* Exercise materials *
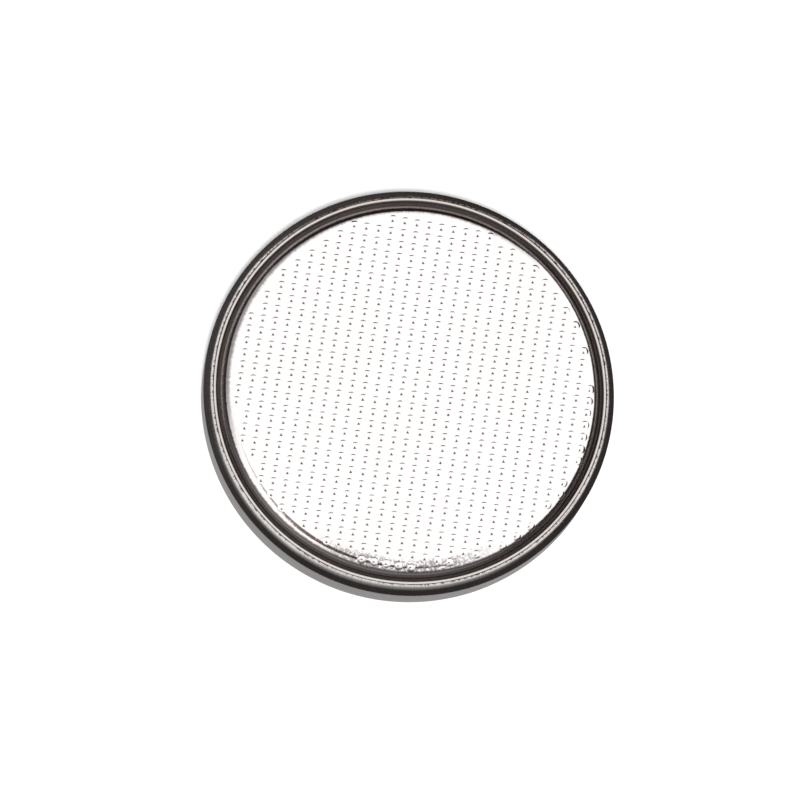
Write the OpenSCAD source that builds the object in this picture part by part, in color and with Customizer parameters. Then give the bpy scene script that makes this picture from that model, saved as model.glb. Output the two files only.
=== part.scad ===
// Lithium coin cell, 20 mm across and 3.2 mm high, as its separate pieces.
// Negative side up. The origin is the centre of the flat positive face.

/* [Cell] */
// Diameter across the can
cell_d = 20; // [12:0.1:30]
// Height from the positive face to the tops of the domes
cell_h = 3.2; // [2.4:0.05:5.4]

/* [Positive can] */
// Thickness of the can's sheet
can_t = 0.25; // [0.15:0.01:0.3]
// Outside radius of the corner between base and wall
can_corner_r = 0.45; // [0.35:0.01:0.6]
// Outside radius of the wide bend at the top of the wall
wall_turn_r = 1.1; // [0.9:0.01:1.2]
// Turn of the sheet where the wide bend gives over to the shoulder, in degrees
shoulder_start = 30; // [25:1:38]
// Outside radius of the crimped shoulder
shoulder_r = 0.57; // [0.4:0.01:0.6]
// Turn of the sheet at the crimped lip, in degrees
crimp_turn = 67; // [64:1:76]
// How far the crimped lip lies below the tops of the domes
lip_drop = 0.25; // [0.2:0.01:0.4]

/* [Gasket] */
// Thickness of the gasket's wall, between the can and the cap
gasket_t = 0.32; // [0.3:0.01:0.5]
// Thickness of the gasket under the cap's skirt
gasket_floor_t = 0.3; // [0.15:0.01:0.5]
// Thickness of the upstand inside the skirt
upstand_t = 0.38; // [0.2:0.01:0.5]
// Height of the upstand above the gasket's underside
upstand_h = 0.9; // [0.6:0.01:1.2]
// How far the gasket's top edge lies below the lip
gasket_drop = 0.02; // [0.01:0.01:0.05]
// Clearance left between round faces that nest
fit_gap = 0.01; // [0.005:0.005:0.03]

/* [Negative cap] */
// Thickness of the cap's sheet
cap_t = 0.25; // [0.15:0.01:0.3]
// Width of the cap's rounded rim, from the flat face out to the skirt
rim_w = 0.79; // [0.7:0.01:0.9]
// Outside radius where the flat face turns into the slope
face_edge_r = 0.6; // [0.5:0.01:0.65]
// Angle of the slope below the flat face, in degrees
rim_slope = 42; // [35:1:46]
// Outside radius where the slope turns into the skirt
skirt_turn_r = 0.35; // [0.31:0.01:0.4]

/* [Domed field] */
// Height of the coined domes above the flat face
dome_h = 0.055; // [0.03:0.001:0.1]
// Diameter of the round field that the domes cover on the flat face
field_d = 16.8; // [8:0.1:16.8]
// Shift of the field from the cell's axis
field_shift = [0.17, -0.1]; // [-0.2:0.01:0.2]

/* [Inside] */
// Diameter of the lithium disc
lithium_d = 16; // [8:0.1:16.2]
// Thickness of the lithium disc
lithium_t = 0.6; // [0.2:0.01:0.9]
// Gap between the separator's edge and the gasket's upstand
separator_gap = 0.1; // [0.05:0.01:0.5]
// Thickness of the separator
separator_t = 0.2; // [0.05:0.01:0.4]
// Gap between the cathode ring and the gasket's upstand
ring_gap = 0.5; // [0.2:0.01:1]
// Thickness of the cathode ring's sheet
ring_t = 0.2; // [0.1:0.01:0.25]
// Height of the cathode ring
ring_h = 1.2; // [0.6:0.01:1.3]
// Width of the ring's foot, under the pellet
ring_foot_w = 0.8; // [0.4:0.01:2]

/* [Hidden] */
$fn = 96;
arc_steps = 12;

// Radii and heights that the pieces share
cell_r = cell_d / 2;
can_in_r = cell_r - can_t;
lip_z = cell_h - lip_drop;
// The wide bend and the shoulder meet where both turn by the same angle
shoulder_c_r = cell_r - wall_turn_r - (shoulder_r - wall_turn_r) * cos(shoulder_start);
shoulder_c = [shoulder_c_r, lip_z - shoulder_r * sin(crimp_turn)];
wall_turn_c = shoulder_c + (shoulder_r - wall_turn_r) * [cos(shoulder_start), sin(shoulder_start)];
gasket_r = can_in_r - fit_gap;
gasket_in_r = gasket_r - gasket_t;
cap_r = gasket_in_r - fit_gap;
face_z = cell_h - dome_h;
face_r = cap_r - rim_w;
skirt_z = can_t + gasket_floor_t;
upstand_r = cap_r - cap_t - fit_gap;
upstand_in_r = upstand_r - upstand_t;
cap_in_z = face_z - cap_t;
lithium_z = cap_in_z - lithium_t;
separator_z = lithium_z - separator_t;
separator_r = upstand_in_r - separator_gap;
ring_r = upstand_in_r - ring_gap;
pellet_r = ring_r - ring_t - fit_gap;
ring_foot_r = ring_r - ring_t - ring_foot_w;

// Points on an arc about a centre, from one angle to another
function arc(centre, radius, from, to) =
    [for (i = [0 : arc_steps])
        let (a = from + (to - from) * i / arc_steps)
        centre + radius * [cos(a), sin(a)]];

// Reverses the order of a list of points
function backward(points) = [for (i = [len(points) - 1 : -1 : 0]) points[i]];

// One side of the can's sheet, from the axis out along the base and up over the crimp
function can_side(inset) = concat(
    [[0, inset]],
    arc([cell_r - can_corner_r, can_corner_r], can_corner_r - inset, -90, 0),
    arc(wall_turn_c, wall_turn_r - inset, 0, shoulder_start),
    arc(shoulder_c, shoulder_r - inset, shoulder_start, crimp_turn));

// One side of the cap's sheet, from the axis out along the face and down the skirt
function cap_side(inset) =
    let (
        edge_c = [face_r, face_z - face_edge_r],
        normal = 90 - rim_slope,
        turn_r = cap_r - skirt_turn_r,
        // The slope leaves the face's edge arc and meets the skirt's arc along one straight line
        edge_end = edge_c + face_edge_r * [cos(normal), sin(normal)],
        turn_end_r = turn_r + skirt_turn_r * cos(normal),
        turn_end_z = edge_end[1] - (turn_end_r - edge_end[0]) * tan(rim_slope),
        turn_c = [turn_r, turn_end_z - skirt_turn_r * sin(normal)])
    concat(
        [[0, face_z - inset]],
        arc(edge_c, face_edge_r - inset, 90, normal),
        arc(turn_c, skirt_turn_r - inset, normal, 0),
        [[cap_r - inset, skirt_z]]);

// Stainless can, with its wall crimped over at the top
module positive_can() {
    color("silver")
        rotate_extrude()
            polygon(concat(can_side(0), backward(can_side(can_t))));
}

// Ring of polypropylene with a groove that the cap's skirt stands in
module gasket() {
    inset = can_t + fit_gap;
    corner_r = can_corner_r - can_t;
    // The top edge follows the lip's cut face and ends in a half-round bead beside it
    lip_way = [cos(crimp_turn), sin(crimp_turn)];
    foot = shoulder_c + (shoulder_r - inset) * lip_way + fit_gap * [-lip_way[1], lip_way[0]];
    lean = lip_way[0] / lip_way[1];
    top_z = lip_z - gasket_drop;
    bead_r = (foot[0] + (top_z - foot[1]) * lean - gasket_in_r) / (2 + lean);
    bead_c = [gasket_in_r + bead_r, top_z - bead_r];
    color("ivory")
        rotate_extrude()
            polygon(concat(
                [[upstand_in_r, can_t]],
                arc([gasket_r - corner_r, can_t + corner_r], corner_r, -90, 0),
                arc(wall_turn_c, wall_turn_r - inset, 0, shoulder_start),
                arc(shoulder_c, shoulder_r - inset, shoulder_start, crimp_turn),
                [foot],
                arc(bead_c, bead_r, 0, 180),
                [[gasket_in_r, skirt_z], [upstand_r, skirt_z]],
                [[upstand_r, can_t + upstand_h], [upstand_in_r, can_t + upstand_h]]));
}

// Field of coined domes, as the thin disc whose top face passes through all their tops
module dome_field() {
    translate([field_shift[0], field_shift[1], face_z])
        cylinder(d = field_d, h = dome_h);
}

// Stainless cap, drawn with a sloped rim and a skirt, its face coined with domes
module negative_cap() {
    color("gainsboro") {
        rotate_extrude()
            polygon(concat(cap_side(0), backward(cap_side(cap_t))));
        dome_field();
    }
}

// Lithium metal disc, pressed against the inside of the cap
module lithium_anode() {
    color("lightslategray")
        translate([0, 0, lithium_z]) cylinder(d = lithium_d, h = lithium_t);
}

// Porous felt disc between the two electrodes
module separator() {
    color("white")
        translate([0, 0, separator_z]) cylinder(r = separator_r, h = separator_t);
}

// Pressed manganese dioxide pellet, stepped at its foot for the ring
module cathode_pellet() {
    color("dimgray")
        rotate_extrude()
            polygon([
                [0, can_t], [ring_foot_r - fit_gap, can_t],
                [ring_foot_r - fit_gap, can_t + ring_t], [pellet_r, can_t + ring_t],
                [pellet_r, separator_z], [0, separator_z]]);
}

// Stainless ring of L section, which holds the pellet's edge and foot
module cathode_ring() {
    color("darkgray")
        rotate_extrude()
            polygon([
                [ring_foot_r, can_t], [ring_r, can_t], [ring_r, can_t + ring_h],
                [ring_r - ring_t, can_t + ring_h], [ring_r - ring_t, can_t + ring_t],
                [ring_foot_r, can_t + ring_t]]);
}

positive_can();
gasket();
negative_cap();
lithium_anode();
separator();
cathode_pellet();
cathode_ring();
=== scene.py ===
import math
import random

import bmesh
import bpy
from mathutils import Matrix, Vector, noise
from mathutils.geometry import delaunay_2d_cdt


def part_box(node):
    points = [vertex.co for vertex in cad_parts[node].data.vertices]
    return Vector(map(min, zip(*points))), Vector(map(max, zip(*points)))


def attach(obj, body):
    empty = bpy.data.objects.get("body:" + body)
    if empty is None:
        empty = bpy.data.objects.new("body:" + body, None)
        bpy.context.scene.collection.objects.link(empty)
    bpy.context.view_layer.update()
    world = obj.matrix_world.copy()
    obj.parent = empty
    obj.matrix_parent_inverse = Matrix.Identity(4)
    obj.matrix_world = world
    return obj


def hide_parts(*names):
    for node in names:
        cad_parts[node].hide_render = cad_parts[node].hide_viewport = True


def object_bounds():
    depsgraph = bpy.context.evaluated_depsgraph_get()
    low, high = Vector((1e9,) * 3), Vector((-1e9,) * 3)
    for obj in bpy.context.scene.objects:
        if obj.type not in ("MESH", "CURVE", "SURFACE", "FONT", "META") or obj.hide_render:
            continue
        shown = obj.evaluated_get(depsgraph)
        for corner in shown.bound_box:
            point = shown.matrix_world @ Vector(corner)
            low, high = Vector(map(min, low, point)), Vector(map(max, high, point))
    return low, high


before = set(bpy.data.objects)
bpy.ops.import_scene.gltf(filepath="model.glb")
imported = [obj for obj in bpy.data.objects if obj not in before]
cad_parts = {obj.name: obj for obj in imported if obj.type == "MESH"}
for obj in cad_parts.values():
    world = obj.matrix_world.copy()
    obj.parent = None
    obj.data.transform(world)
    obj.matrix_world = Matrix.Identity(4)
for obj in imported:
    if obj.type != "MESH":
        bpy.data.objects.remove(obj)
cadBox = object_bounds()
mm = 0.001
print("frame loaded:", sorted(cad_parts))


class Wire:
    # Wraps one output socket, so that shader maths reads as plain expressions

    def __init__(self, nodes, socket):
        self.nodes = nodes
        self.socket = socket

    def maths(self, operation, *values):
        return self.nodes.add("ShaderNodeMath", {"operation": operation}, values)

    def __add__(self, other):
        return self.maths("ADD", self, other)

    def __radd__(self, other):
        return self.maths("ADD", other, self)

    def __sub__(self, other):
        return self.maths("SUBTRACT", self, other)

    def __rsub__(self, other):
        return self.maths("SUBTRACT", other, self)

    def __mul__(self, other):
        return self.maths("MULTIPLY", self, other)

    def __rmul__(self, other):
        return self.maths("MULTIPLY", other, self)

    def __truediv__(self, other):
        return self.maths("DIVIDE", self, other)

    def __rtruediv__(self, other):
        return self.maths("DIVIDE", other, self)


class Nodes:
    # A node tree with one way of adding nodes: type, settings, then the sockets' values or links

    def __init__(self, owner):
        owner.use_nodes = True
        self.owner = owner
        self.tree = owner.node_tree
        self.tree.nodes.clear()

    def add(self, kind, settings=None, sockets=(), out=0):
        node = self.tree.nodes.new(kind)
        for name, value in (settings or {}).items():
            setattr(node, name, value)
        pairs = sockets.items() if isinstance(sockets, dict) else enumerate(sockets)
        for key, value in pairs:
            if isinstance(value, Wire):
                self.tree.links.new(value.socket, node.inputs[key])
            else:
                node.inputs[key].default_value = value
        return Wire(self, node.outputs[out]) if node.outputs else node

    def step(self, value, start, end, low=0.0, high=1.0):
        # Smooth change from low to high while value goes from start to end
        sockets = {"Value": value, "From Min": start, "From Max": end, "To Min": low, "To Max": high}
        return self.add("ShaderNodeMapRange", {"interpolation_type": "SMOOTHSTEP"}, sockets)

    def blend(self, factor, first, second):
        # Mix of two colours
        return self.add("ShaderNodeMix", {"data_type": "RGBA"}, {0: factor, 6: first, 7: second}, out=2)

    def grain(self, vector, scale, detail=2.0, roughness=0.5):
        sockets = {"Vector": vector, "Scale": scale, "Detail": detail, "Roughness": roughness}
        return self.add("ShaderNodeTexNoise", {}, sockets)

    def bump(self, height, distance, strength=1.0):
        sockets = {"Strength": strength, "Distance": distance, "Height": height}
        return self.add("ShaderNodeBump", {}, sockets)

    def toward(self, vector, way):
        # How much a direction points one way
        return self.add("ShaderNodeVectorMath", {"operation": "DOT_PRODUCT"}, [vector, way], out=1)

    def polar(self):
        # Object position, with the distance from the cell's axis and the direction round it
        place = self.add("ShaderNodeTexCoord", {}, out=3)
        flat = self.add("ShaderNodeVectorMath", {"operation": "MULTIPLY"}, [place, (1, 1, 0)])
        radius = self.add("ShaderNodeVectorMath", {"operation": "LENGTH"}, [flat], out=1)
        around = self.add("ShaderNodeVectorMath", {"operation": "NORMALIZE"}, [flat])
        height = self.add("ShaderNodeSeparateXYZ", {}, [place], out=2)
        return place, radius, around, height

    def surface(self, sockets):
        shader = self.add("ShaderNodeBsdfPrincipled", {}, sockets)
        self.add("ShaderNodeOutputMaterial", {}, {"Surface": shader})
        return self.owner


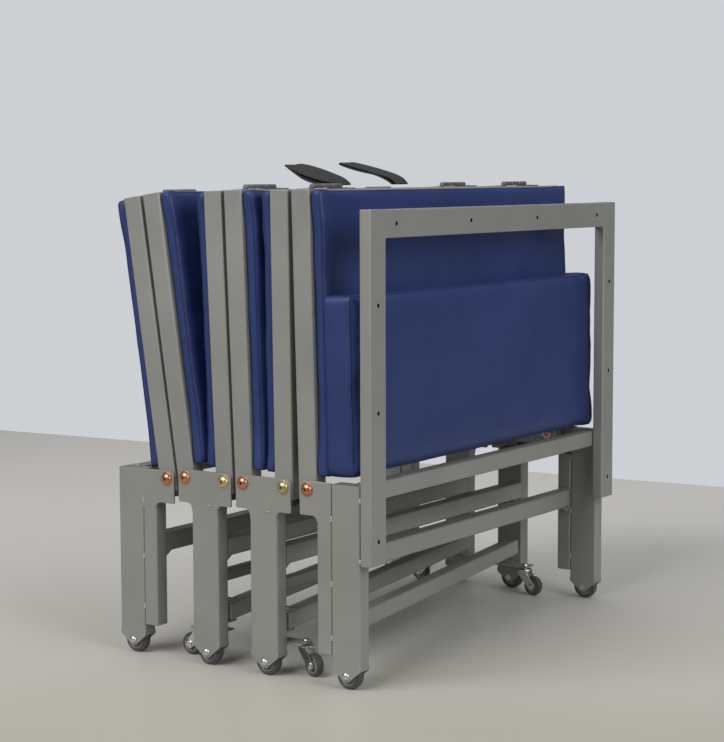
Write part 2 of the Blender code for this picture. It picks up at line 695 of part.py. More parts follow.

* Your goal *
Exactly reproduce the lines that run from the line bearing "positive_can();" through the line bearing "depsgraph = bpy.context.evaluated_depsgraph_get()", with both end lines included.

* Exercise answer *
positive_can();
gasket();
negative_cap();
lithium_anode();
separator();
cathode_pellet();
cathode_ring();
=== scene.py ===
import math
import random

import bmesh
import bpy
from mathutils import Matrix, Vector, noise
from mathutils.geometry import delaunay_2d_cdt


def part_box(node):
    points = [vertex.co for vertex in cad_parts[node].data.vertices]
    return Vector(map(min, zip(*points))), Vector(map(max, zip(*points)))


def attach(obj, body):
    empty = bpy.data.objects.get("body:" + body)
    if empty is None:
        empty = bpy.data.objects.new("body:" + body, None)
        bpy.context.scene.collection.objects.link(empty)
    bpy.context.view_layer.update()
    world = obj.matrix_world.copy()
    obj.parent = empty
    obj.matrix_parent_inverse = Matrix.Identity(4)
    obj.matrix_world = world
    return obj


def hide_parts(*names):
    for node in names:
        cad_parts[node].hide_render = cad_parts[node].hide_viewport = True


def object_bounds():
    depsgraph = bpy.context.evaluated_depsgraph_get()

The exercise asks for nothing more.